Published:Wednesday | March 13, 2019 | 12:00 AM

THE EDITOR, Sir:

I have followed the commentary about Mr Crawford being misguided in his assessment of his opponent.

I think Mr Crawford grew up in Kingston, where there does exist an elite ‘brown’ and white class of people who descend from the plantocracy or the Arab merchant classes. He mistakenly applies this ‘class analysis’ to rural Jamaica, where Ann-Marie Vaz grew up.

Outside of Kingston and, perhaps, Montego Bay, where this elite class may still exist, the complexion of people does not necessarily correlate to their social position in the rest of Jamaica.

For example, the parish of St Elizabeth has a fairly large population of light-skinned Jamaicans, often with light-brown, blue, grey or green eyes. They are, for the most part, small farmers, ­countryfolk, or peasants, if you like this word. Their light skin and exotic eyes do not bring them a higher social position than their neighbours and relatives of darker hue.

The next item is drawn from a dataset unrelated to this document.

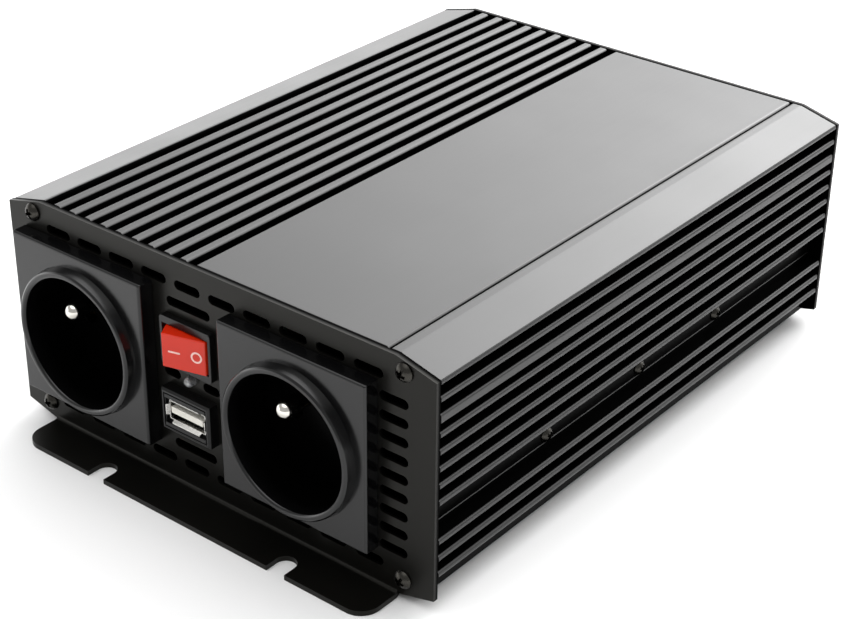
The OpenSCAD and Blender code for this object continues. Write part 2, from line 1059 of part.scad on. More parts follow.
// Earth screw with a nut and a plain washer outside the rear panel
module earth_terminal() {
    earth_x = (red_x + black_x) / 2;
    color("silver")
        placed() {
            rod_y(earth_x, rear_y - 6, 12, 2, 18);
            difference() {
                union() {
                    rod_y(earth_x, rear_y, 12, 5, 1);
                    translate([earth_x, rear_y + 1, 12])
                        rotate([-90, 0, 0])
                            cylinder(h = 3.2, r = 4.04, $fn = 6);
                    translate([earth_x, rear_y - sheet_t - 3.2, 12])
                        rotate([-90, 0, 0])
                            cylinder(h = 3.2, r = 4.04, $fn = 6);
                }
                rod_y(earth_x, rear_y - 10, 12, 1.9, 20);
            }
        }
}

// ---- Electronics ----

board_y0 = 34;
board_y1 = fan_y - 6;

module main_board() {
    color([0.05, 0.3, 0.12])
        placed()
            translate([-inner_x + 0.3, board_y0, board_z])
                cube([2 * inner_x - 0.6, board_y1 - board_y0, board_t]);
}

core_w = 36;
core_t = 14;
core_h = 34;
core_leg = 10;
core_window = (core_w - 2 * core_leg) / 2 - 2.5;
transformer_xs = [-38, 0, 38];
transformer_y = 108;

module transformer_cores() {
    color([0.2, 0.2, 0.2])
        placed()
            for (x = transformer_xs)
                translate([x - core_w / 2, transformer_y, board_top + 3])
                    difference() {
                        cube([core_w, core_t, core_h]);
                        for (side = [-1, 1])
                            translate([
                                core_w / 2 + side * (core_leg + core_window) / 2 - core_window / 2, -cut, 5
                            ])
                                cube([core_window, core_t + 2 * cut, core_h - 10]);
                    }
}

module transformer_windings() {
    color([0.8, 0.65, 0.2])
        placed()
            for (x = transformer_xs)
                translate([x, transformer_y + core_t / 2, board_top]) {
                    difference() {
                        translate([0, 0, core_h / 2 + 3])
                            cube([
                                core_leg + 2 * core_window - 0.3, core_t + 9, core_h - 10.4
                            ], center = true);
                        translate([0, 0, core_h / 2 + 3])
                            cube([core_leg + 0.3, core_t + 0.3, core_h], center = true);
                    }
                    // Bobbin feet that stand on the board
                    for (side = [-1, 1])
                        translate([-9, side * (core_t / 2 + 2.4) - 1.5, 0])
                            cube([18, 3, 8.3]);
                }
}

// Can with a rounded top rim
module capacitor(x, y, r, h) {
    translate([x, y, board_top])
        rotate_extrude()
            polygon([[0, 0], [r, 0], [r, h - 1], [r - 1, h], [r - 1.6, h], [r - 1.6, h - 0.5], [0, h - 0.5]]);
}

module input_capacitors() {
    color([0.1, 0.15, 0.35])
        placed()
            for (x = [-20, 0])
                for (y = [136, 156])
                    capacitor(x, y, 8, 31);
}

module output_capacitors() {
    color([0.1, 0.1, 0.12])
        placed()
            for (x = [-40, 40])
                capacitor(x, 84, 11, 40);
}

module output_choke() {
    color([0.75, 0.4, 0.15])
        placed()
            translate([-28, 58, board_top + 5.6])
                rotate_extrude()
                    translate([10.5, 0])
                        circle(5.5);
}

module blade_fuses() {
    color([0.9, 0.55, 0.1])
        placed()
            for (i = [0 : 3])
                translate([16 + i * 9, 134, board_top]) {
                    cube([5, 19, 9]);
                    translate([0.7, 1.5, 9])
                        cube([3.6, 16, 8]);
                }
}

module control_board() {
    color([0.05, 0.3, 0.12])
        placed() {
            translate([-8, 58, board_top])
                cube([34, 1.6, 26]);
            for (x = [-2, 14])
                translate([x - 4, 59.6, board_top + 8])
                    cube([8, 2.2, 12]);
        }
}

// Row of TO-220 transistors standing against one side wall
module transistors(side) {
    for (y = clamp_ys, step = [-1, 1])
        translate([side * inner_x, y + step * transistor_offset, 0])
            scale_side(side) {
                translate([-5, -5, 16])
                    cube([4.6, 10, 15]);
                translate([-1.7, -5, 31])
                    difference() {
                        cube([1.3, 10, 6]);
                        translate([-cut, 5, 3])
                            rotate([0, 90, 0])
                                cylinder(h = 4, r = 1.8);
                    }
                for (lead = [-2.54, 0, 2.54])
                    translate([-4.2, lead - 0.4, board_top])
                        cube([0.5, 0.8, 16 - board_top]);
            }
}

// Mirrors a shape that is drawn for the right-hand wall to the left-hand one
module scale_side(side) {
    mirror([side < 0 ? 1 : 0, 0, 0])
        children();
}

module insulating_pads(side) {
    for (y = clamp_ys, step = [-1, 1])
        translate([side * inner_x, y + step * transistor_offset, 0])
            scale_side(side)
                translate([-0.35, -6, 15])
                    cube([0.3, 12, 23]);
}

module clamp_bar(side) {
    scale_side(side)
        difference() {
            translate([inner_x - 5.1 - 3, clamp_ys[0] - 18, clamp_z - 5])
                cube([3, clamp_ys[2] - clamp_ys[0] + 36, 8]);
            for (y = clamp_ys)
                rod_x(inner_x - 12, y, clamp_z, 1.5, 10);
        }
}

module clamp_screws(side) {
    scale_side(side)
        for (y = clamp_ys)
            translate([wall_x, y, clamp_z])
                rotate([0, 0, 90])
                    rotate([0, 35, 0])
                        pan_screw(2.2, 1.5, 1.48, 13);
}

module left_transistors() {
    color([0.12, 0.12, 0.12])
        placed()
            transistors(-1);
}

module right_transistors() {
    color([0.12, 0.12, 0.12])
        placed()
            transistors(1);
}

module left_insulating_pads() {
    color([0.6, 0.65, 0.7])
        placed()
            insulating_pads(-1);
}

module right_insulating_pads() {
    color([0.6, 0.65, 0.7])
        placed()
            insulating_pads(1);
}

module left_clamp_bar() {
    color("silver")
        placed()
            clamp_bar(-1);
}

module right_clamp_bar() {
    color("silver")
        placed()
            clamp_bar(1);
}

module left_clamp_screws() {
    color("silver")
        placed()
            clamp_screws(-1);
}

module right_clamp_screws() {
    color("silver")
        placed()
            clamp_screws(1);
}

// ---- Wiring ----

// Lug on a stud and the heavy lead from it down to the board
module battery_lead(x) {
    lug_y = rear_y - 9.4;
    lug_t = 1.2;
    crimp_z = terminal_z - 16;
    difference() {
        union() {
            rod_y(x, lug_y, terminal_z, 7, lug_t);
            block(x, lug_y, terminal_z - 8.5, 7, lug_t, 15);
        }
        rod_y(x, lug_y - cut, terminal_z, stud_r + 0.05, 4);
    }
    wire(x, [
        [lug_y + lug_t / 2, crimp_z + 2.5], [lug_y + lug_t / 2, crimp_z - 4],
        [board_y1 - 6, board_top + 6], [board_y1 - 6, board_top + gap]
    ], 2.4);
}

module red_battery_lead() {
    color([0.7, 0.05, 0.05])
        placed()
            battery_lead(red_x);
}

module black_battery_lead() {
    color([0.08, 0.08, 0.08])
        placed()
            battery_lead(black_x);
}

// Live and neutral leads from the board into both sockets
module mains_wiring() {
    color([0.35, 0.2, 0.1])
        placed()
            for (x = [left_x, right_x], offset_x = [-8, 8])
                wire(x + offset_x, [
                    [24.6, socket_z - 12], [32, socket_z - 12],
                    [38, board_top + 5], [38, board_top + gap]
                ], 1.4);
}

// Earth leads from both sockets to the board
module earth_wiring() {
    color([0.5, 0.7, 0.1])
        placed()
            for (x = [left_x, right_x])
                wire(x, [
                    [24.6, socket_z - 12], [34, socket_z - 12],
                    [42, board_top + 5], [42, board_top + gap]
                ], 1.4);
}

// Thin leads to the switch, the USB board and the lamp
module signal_wiring() {
    color([0.75, 0.75, 0.7])
        placed() {
            for (offset_x = [-5.5, 5.5])
                wire(column_x + offset_x, [
                    [23.4, switch_z], [34, switch_z - 3], [50, board_top + 5], [50, board_top + gap]
                ], 0.8);
            for (offset_x = [-2, 2])
                wire(column_x + offset_x, [
                    [12.3, lamp_z], [30, lamp_z - 4], [46, board_top + 5], [46, board_top + gap]
                ], 0.5);
        }
}

top_cover();
bottom_tray();
front_panel();
rear_panel();
front_panel_screws();
rear_panel_screws();
left_socket_housing();
right_socket_housing();
left_socket_back();
right_socket_back();
left_earth_pin();
right_earth_pin();
left_socket_contacts();
right_socket_contacts();
left_retaining_ring();
right_retaining_ring();
switch_body();
switch_rocker();
switch_terminals();
status_lamp();
lamp_leads();
usb_bezel();
usb_shell();
usb_tongue();
usb_board();
fan_frame();
fan_rotor();
fan_screws();
red_terminal_base();
black_terminal_base();
red_terminal_stud();
black_terminal_stud();
red_washer();
black_washer();
red_knob();
black_knob();
terminal_nuts();
earth_terminal();
main_board();
transformer_cores();
transformer_windings();
input_capacitors();
output_capacitors();
output_choke();
blade_fuses();
control_board();
left_transistors();
right_transistors();
left_insulating_pads();
right_insulating_pads();
left_clamp_bar();
right_clamp_bar();
left_clamp_screws();
right_clamp_screws();
red_battery_lead();
black_battery_lead();
mains_wiring();
earth_wiring();
signal_wiring();
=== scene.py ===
import json
import math

import bmesh
import bpy
from mathutils import Matrix, Vector


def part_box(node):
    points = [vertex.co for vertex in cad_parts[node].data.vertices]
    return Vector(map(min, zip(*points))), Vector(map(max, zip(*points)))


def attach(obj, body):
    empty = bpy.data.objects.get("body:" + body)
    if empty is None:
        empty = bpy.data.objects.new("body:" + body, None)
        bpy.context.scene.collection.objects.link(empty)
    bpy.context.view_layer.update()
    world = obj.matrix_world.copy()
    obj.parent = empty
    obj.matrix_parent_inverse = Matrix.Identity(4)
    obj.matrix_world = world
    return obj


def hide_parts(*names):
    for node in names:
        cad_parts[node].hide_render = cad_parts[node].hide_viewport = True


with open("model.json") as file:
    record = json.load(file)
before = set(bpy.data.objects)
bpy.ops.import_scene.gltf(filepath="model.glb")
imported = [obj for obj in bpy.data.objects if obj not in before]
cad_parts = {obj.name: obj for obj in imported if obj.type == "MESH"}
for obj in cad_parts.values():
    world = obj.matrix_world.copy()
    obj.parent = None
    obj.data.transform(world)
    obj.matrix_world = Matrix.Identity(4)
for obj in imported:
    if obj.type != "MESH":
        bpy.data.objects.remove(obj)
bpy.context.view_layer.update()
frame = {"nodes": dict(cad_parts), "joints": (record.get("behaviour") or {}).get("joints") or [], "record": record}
NODES = frame["nodes"]


# ---- Sizes of the object that the frame's boxes don't give, in metres ----

MM = 0.001
# Sheet of the end panels, and the sloping strip along each top corner
SHEET_T = 1.5 * MM
STRIP_W, STRIP_DROP = 12.4 * MM, 3.1 * MM
# Just over the radius of a plug recess, and how far its earth pin is above the middle
RECESS_R, EARTH_PIN_UP = 19.3 * MM, 10 * MM
# Depth of the wide channel in each side, and how far its ridge is above the tray's underside
CHANNEL_DEPTH, RIDGE_UP = 4.5 * MM, 21.9 * MM
# Just above the case's flat underside, and where the underside ends at the open step
UNDERSIDE_Z, UNDERSIDE_ENDS = 1.7 * MM, (64 * MM, 66 * MM)
# The rocker's flat face: its distance from the pivot, and its lean about the vertical in degrees
ROCKER_FACE_OUT, ROCKER_LEAN = 6.4 * MM, 15.5
# How far a terminal's base stands out from the rear panel
TERMINAL_BASE_OUT = 7 * MM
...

I think Mr Crawford should leave Kingston from time to time and explore the rest of Jamaica to test his complexion/class analysis. Outside of Kingston, no one speaks of ‘uptown people’ and ‘downtown people’, and neither is there a ­predisposition to assess someone’s class background solely based on their complexion.

I am not saying colourism does not exist at all in Jamaica.

I am just suggesting that too often, people use the Kingston class/colour paradigm to tar the entire Jamaica with the same brush.

The advertisement featuring Mrs Vaz’s grandma should serve to enlighten Mr Crawford about social realities outside of the Kingston Metropolitan Area, where many dark-skinned people have wealth and social position and where many light-skinned people have neither.